Former compounding pharmacy in Framingham, Massachusetts, US

New England Compounding Center (NECC) was a compounding pharmacy founded in 1998, along with its sister companies Ameridose, Medical Sales Management Inc, and Alaunus Pharmaceutical LLC. Based in Framingham, Massachusetts, the New England Compounding Center was founded by brothers-in-law Greg Conigliaro and Barry Cadden. The owners were Carla R. Conigliaro, Barry J. Cadden, Lisa M. Conigliaro and Gregory A. Conigliaro.

==Ameridose ==

Ameridose was established to be a large manufacturer of prescription medications for use in hospitals. The original location of the company's plant was in Framingham, Massachusetts next to its sister-companies New England Compounding Center and Medical Sales Management. In 2009, they purchased and started operations at two new locations, 205 and 203 Flanders Road in nearby Westborough, Massachusetts, to accommodate the steady growth of the company. Ameridose would eventually employ over 1,000 people and report annual revenues of $400 million.

==NECC 2012 outbreak ==

The company became the center of national headlines resulting from a meningitis outbreak that started in September, 2012. NECC recalled more than 2,000 products after distributing 17,000 vials of methylprednisolone for injection contaminated with fungi to 23 states.

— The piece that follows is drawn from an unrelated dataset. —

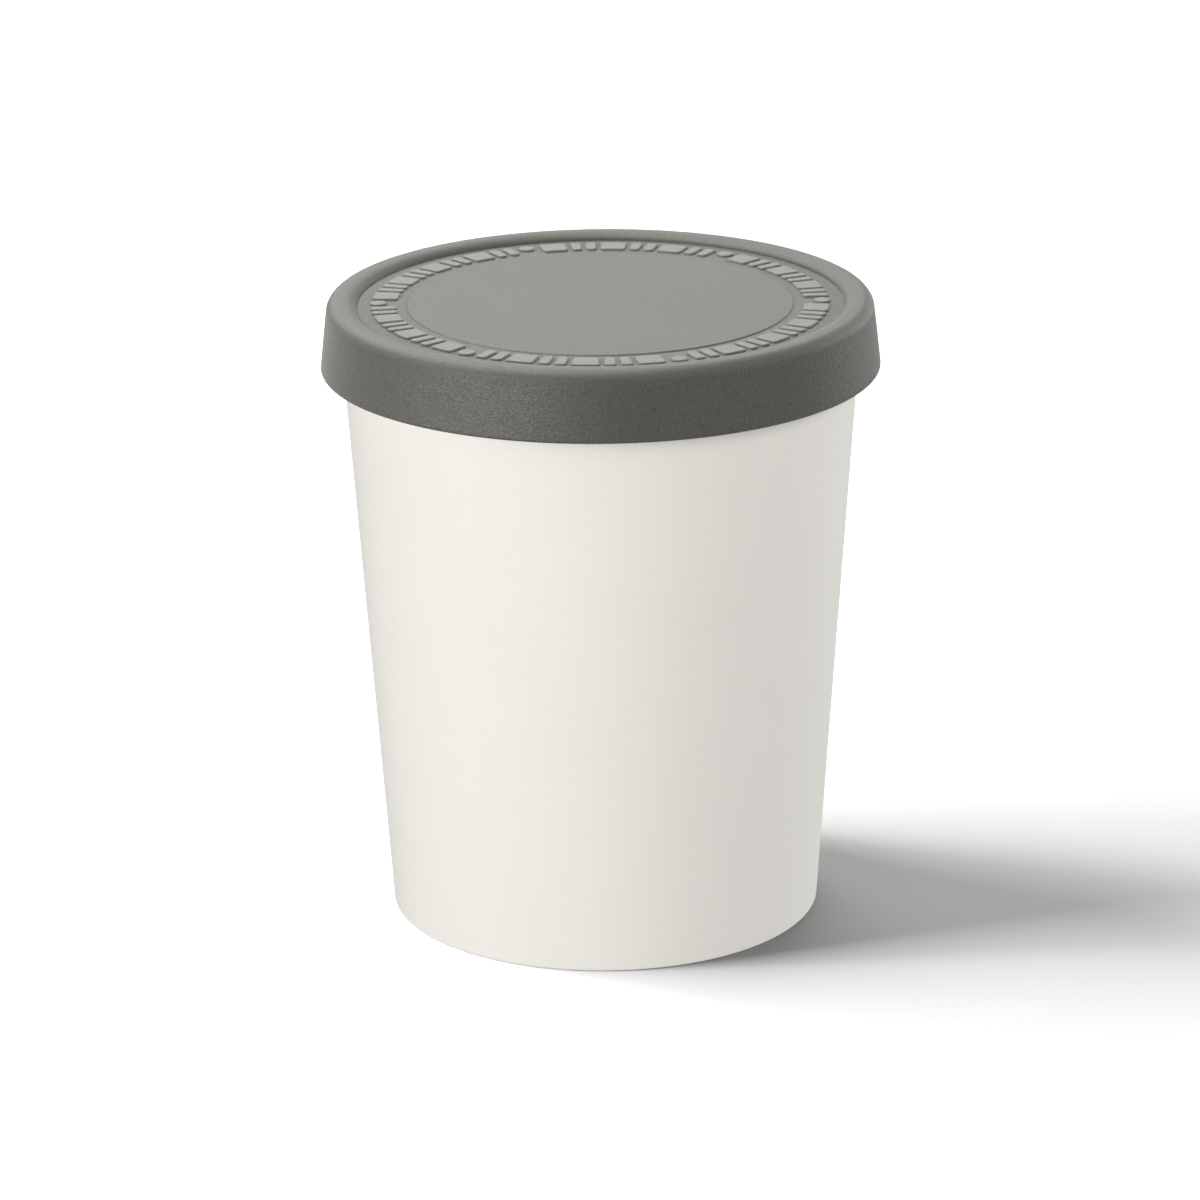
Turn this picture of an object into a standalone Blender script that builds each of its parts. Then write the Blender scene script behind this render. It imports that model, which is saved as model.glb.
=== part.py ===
"""A round ice cream tub, shut with a soft grey lid.

The tub is a plain tapered cup. It is shut and can't be seen into, so it is one solid.
The lid is a cap with a flared skirt, a broad rounded rim and a sunk top. In the sunk
top lie a ring of low raised bars and dots and a low round disc.
Lengths are in metres, +Z is up, and the origin is the middle of the base.
"""

import math

import bmesh
import bpy

# The whole
TOTAL_HEIGHT = 0.1342
GAP = 0.0003
SEGMENTS = 96

# The lid's outside
LID_RADIUS = 0.0590
LID_HEIGHT = 0.0147
LID_LEAN = 0.112
SHOULDER_RADIUS = 0.0025
FOOT_ROUNDING = 0.0005

# The lid's top, from the rim inwards
FLOOR_RADIUS = 0.0512
FLOOR_DEPTH = 0.0016
RIM_SLOPE = 0.0028
DISC_RADIUS = 0.0406
DISC_RISE = 0.0004
DISC_STEP = 0.0003

# The lid's inside
SKIRT_WALL = 0.0026
PLATE_THICKNESS = 0.0024

# The raised ring: runs of bars with a dot between one run and the next
BAND_RADIUS = 0.0455
BAR_LENGTH = 0.0056
BAR_GAP = 0.0009
CORNER_RADIUS = 0.0008
RELIEF = 0.0005
ROOT_DEPTH = 0.0006
DOT_RING_RADIUS = 0.0466
DOT_RADIUS = 0.00185
DOT_CLEARANCE = 0.0011
RUN_ANGLES = (69.7, 55.6, 54.7)
RUN_MARKS = (8, 6, 6)
FIRST_DOT_ANGLE = 179.6

# The tub
BASE_RADIUS = 0.0459
TUB_TAPER = 0.0697
BASE_ROUNDING = 0.0006
BRIM_ROUNDING = 0.0004

# Heights that follow
LID_FOOT = TOTAL_HEIGHT - LID_HEIGHT
FLOOR_HEIGHT = TOTAL_HEIGHT - FLOOR_DEPTH
CEILING_HEIGHT = FLOOR_HEIGHT - PLATE_THICKNESS
TUB_HEIGHT = CEILING_HEIGHT - GAP

# Colours, linear
TUB_COLOUR = (0.82, 0.80, 0.74, 1.0)
LID_COLOUR = (0.22, 0.215, 0.20, 1.0)


def clear_scene():
    """Removes whatever the open file holds."""
    for thing in list(bpy.data.objects):
        bpy.data.objects.remove(thing, do_unlink=True)


def collection(name):
    """A new collection under the scene."""
    made = bpy.data.collections.new(name)
    bpy.context.scene.collection.children.link(made)
    return made


def material(name, colour, roughness):
    """A plain Principled material."""
    made = bpy.data.materials.new(name)
    made.use_nodes = True
    shader = made.node_tree.nodes["Principled BSDF"]
    shader.inputs["Base Color"].default_value = colour
    shader.inputs["Roughness"].default_value = roughness
    shader.inputs["Metallic"].default_value = 0.0
    made.diffuse_color = colour
    return made


def arc(centre, radii, start, end, steps):
    """Points (r, z) of an arc about centre, from start to end in degrees, both ends in."""
    points = []
    for i in range(steps + 1):
        angle = math.radians(start + (end - start) * i / steps)
        r = centre[0] + radii[0] * math.cos(angle)
        z = centre[1] + radii[1] * math.sin(angle)
        points.append((r, z))
    return points


def turned(name, profile, parent):
    """A solid turned from a profile (r, z) that starts and ends on the axis, top first."""
    mesh = bpy.data.meshes.new(name)
    edges = [(i, i + 1) for i in range(len(profile) - 1)]
    mesh.from_pydata([(r, 0.0, z) for r, z in profile], edges, [])
    made = bpy.data.objects.new(name, mesh)
    parent.objects.link(made)
    screw = made.modifiers.new("Turn", "SCREW")
    screw.axis = "Z"
    screw.angle = math.tau
    screw.steps = SEGMENTS
    screw.render_steps = SEGMENTS
    screw.use_merge_vertices = True
    screw.merge_threshold = 0.00001
    screw.use_smooth_shade = True
    return made


def lid_outside(z):
    """The skirt's outer radius at a height: it leans inwards as it rises."""
    return LID_RADIUS - LID_LEAN * (z - LID_FOOT)


def tub_outside(z):
    """The tub's outer radius at a height: it widens as it rises."""
    return BASE_RADIUS + TUB_TAPER * z


def lid_profile():
    """Over the top from the axis, down the skirt, round its foot, and back up inside."""
    lean = math.degrees(math.atan(LID_LEAN))
    slant = math.cos(math.radians(lean))

    step = DISC_RADIUS - DISC_STEP / 2
    points = [(0.0, FLOOR_HEIGHT + DISC_RISE)]
    points.append((step, FLOOR_HEIGHT + DISC_RISE))
    points.append((step + DISC_STEP, FLOOR_HEIGHT))

    # The rim's inner side is a quarter of an ellipse, steepest at the sunk floor
    slope_centre = (FLOOR_RADIUS + RIM_SLOPE, FLOOR_HEIGHT)
    points += arc(slope_centre, (RIM_SLOPE, FLOOR_DEPTH), 180, 90, 6)

    shoulder_z = TOTAL_HEIGHT - SHOULDER_RADIUS
    shoulder_r = lid_outside(shoulder_z) - SHOULDER_RADIUS / slant
    radii = (SHOULDER_RADIUS, SHOULDER_RADIUS)
    points += arc((shoulder_r, shoulder_z), radii, 90, lean, 6)

    foot_z = LID_FOOT + FOOT_ROUNDING
    foot_r = lid_outside(foot_z) - FOOT_ROUNDING / slant
    radii = (FOOT_ROUNDING, FOOT_ROUNDING)
    points += arc((foot_r, foot_z), radii, lean, -90, 3)

    points.append((LID_RADIUS - SKIRT_WALL, LID_FOOT))
    points.append((lid_outside(CEILING_HEIGHT) - SKIRT_WALL, CEILING_HEIGHT))
    points.append((0.0, CEILING_HEIGHT))
    return points


def tub_profile():
    """From the axis over the brim, down the wall and round to the flat base."""
    taper = math.degrees(math.atan(TUB_TAPER))
    slant = math.cos(math.radians(taper))

    brim_z = TUB_HEIGHT - BRIM_ROUNDING
    brim_r = tub_outside(brim_z) - BRIM_ROUNDING / slant
    points = [(0.0, TUB_HEIGHT)]
    points += arc((brim_r, brim_z), (BRIM_ROUNDING, BRIM_ROUNDING), 90, -taper, 3)

    base_r = tub_outside(BASE_ROUNDING) - BASE_ROUNDING / slant
    radii = (BASE_ROUNDING, BASE_ROUNDING)
    points += arc((base_r, BASE_ROUNDING), radii, -taper, -90, 4)
    points.append((0.0, 0.0))
    return points


def stand_on_floor(mark, radius, angle):
    """Places a mark on the sunk floor at a radius and an angle, its foot in the plate."""
    turn = math.radians(angle)
    height = RELIEF + ROOT_DEPTH
    x = radius * math.cos(turn)
    y = radius * math.sin(turn)
    mark.location = (x, y, FLOOR_HEIGHT + RELIEF - height / 2)
    mark.rotation_euler = (0.0, 0.0, turn)


def bar(name, width, angle, parent):
    """A raised block that points at the axis, its corners rounded, bent to the ring."""
    mesh = bpy.data.meshes.new(name)
    block = bmesh.new()
    bmesh.ops.create_cube(block, size=1.0)
    size = (BAR_LENGTH, width, RELIEF + ROOT_DEPTH)
    bmesh.ops.scale(block, vec=size, verts=block.verts)
    upright = []
    for edge in block.edges:
        a, b = edge.verts
        if abs(a.co.z - b.co.z) > 0.5 * size[2]:
            upright.append(edge)
    bmesh.ops.bevel(
        block,
        geom=upright,
        offset=min(CORNER_RADIUS, 0.45 * width),
        segments=3,
        profile=0.5,
        affect="EDGES",
    )
    for vertex in block.verts:
        radius = BAND_RADIUS + vertex.co.x
        turn = vertex.co.y / BAND_RADIUS
        vertex.co.x = radius * math.cos(turn) - BAND_RADIUS
        vertex.co.y = radius * math.sin(turn)
    block.to_mesh(mesh)
    block.free()
    made = bpy.data.objects.new(name, mesh)
    parent.objects.link(made)
    stand_on_floor(made, BAND_RADIUS, angle)


def dot(name, angle, parent):
    """A round raised dot between two runs of bars."""
    mesh = bpy.data.meshes.new(name)
    disc = bmesh.new()
    bmesh.ops.create_cone(
        disc,
        cap_ends=True,
        segments=20,
        radius1=DOT_RADIUS,
        radius2=DOT_RADIUS,
        depth=RELIEF + ROOT_DEPTH,
    )
    disc.to_mesh(mesh)
    disc.free()
    made = bpy.data.objects.new(name, mesh)
    parent.objects.link(made)
    stand_on_floor(made, DOT_RING_RADIUS, angle)


def raised_ring(parent):
    """Six runs of bars and six dots, going clockwise seen from above, twice over."""
    start = FIRST_DOT_ANGLE
    clear = math.degrees((DOT_RADIUS + DOT_CLEARANCE) / BAND_RADIUS)
    gap = math.degrees(BAR_GAP / BAND_RADIUS)
    for run, span in enumerate(RUN_ANGLES * 2):
        dot(f"dot_{run}", start, parent)
        count = RUN_MARKS[run % len(RUN_MARKS)]
        pitch = (span - 2 * clear + gap) / count
        for mark in range(count):
            middle = start - clear - (mark + 0.5) * pitch + gap / 2
            # Whole blocks and blocks split in two take turns
            width = math.radians(pitch - gap) * BAND_RADIUS
            if mark % 2 == 0:
                bar(f"bar_{run}_{mark}", width, middle, parent)
                continue
            half = (width - BAR_GAP) / 2
            shift = math.degrees((half + BAR_GAP) / 2 / BAND_RADIUS)
            bar(f"bar_{run}_{mark}_a", half, middle + shift, parent)
            bar(f"bar_{run}_{mark}_b", half, middle - shift, parent)
        start -= span


def fuse(body, marks):
    """Joins the marks to the body with one union, and then removes them."""
    union = body.modifiers.new("Raised ring", "BOOLEAN")
    union.operation = "UNION"
    union.solver = "EXACT"
    union.operand_type = "COLLECTION"
    union.collection = marks
    bpy.context.view_layer.update()
    depsgraph = bpy.context.evaluated_depsgraph_get()
    joined = bpy.data.meshes.new_from_object(body.evaluated_get(depsgraph))
    body.modifiers.clear()
    body.data = joined
    for mark in list(marks.objects):
        bpy.data.objects.remove(mark, do_unlink=True)
    bpy.data.collections.remove(marks)


def finish(body, surface):
    """Gives a body its material and smooth shading with sharp edges kept."""
    body.data.materials.clear()
    body.data.materials.append(surface)
    body.data.shade_smooth()
    body.data.set_sharp_from_angle(angle=math.radians(35))


def build_tub(parent):
    """The tapered cup, one solid because it is shut."""
    tub = turned("tub", tub_profile(), parent)
    surface = material("tub_plastic", TUB_COLOUR, 0.45)
    tub.data.materials.append(surface)


def build_lid(parent):
    """The cap with its raised ring."""
    lid = turned("lid", lid_profile(), parent)
    marks = collection("raised ring")
    raised_ring(marks)
    fuse(lid, marks)
    finish(lid, material("lid_silicone", LID_COLOUR, 0.6))


clear_scene()
pieces = collection("ice cream tub")
build_tub(pieces)
build_lid(pieces)
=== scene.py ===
"""A shut ice cream tub: a tapered off-white cup under a soft grey lid with a raised ring.

Each piece is one closed surface, turned round the Z axis from a profile. The raised bars
and dots stand on the lid's sunk floor and are part of the lid's own surface.
"""

import math

import bpy
import numpy as np
from bpy.props import FloatProperty, FloatVectorProperty, IntVectorProperty, PointerProperty
from mathutils import Matrix, Vector


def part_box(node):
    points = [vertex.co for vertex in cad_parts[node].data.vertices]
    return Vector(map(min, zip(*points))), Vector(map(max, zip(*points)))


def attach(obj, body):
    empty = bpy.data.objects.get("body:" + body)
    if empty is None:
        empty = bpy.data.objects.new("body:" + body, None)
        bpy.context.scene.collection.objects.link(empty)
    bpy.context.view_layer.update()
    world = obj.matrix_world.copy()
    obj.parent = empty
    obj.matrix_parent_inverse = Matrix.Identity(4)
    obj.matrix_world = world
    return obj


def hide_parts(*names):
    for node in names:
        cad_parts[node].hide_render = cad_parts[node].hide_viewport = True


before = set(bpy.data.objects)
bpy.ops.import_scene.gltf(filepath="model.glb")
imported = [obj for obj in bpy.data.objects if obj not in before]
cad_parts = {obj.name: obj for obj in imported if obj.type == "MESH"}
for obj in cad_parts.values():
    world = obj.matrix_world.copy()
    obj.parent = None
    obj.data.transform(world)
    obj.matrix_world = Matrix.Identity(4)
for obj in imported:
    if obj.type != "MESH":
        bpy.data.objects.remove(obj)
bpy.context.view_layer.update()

bl_info = {
    "name": "Ice Cream Tub",
    "version": (1, 0, 0),
    "blender": (4, 5, 0),
    "location": "3D View > Sidebar > Ice Cream Tub",
    "description": "Makes a shut ice cream tub with a soft lid, and a pale studio round it",
    "category": "Object",
}

TUB_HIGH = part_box("tub")[1]
LID_LOW, LID_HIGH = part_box("lid")

TURN_STEPS = 192
# How far the painted crease shade reaches from the foot of the disc's step and of the rim's inner
# side
CREVICE_REACH = 0.0003
# The skirt's stronger grain starts and is whole at these depths under the rim
SKIRT_GRAIN_STARTS, SKIRT_GRAIN_WHOLE = 0.001, 0.0035


def length(name, description, default):
    """A size in metres."""
    return FloatProperty(
        name=name, description=description, default=default, unit="LENGTH", precision=5
    )


def number(name, description, default):
    """A plain number."""
    return FloatProperty(name=name, description=description, default=default, precision=3)


def angle(name, description, degrees):
    """An angle, given in degrees and kept in radians."""
    return FloatProperty(
        name=name,
        description=description,
        default=math.radians(degrees),
        subtype="ANGLE",
        unit="ROTATION",
    )


def colour(name, description, default):
    """A linear colour without alpha."""
    return FloatVectorProperty(
        name=name,
        description=description,
        default=default,
        subtype="COLOR",
        size=3,
        min=0.0,
        max=1.0,
    )


class TubSettings(bpy.types.PropertyGroup):
    """The tapered cup."""

    radius: length("Radius", "Widest radius, at the brim", TUB_HIGH.x)
    height: length("Height", "Height of the cup under the lid", TUB_HIGH.z)
    taper: number("Taper", "How much the radius grows for each metre of height", 0.0697)
    brim_rounding: length("Brim rounding", "Radius of the brim's edge", 0.0004)
    base_rounding: length("Base rounding", "Radius of the base's edge", 0.0006)
    shade: colour("Colour", "Colour of the moulded plastic", (0.867, 0.846, 0.785))
    roughness: number("Roughness", "Middle of the plastic's roughness", 0.42)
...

Food and Drug Administration (FDA) regulations dictate that compounding pharmacies like NECC combine, mix, or alter ingredients only to create specific drugs for individual patients. Massachusetts state regulators reported NECC was licensed only to prepare individual patient prescriptions. Doctors, hospitals, and clinics had turned to compounding pharmacies like NECC because they often charge much lower prices than the major manufacturers.

On December 21, 2012, the company filed for Chapter 11 bankruptcy protection, listing less than $2.34 million in debts. Following the bankruptcy, a Reuters investigation into financial filings revealed company payments exceeding $33 million to the top executives and private equity investors in 2012. The Tennessean reported that between 2008 and 2013, shareholders received a total of $300 million from NECC and its sister company, Ameridose.

In 2018, Glenn Chin, the surpervisory pharmacist, was sentenced to 15 years in federal prison. In 2021, Barry Cadden, the owner of the company, was sentenced to 14 years in federal prison.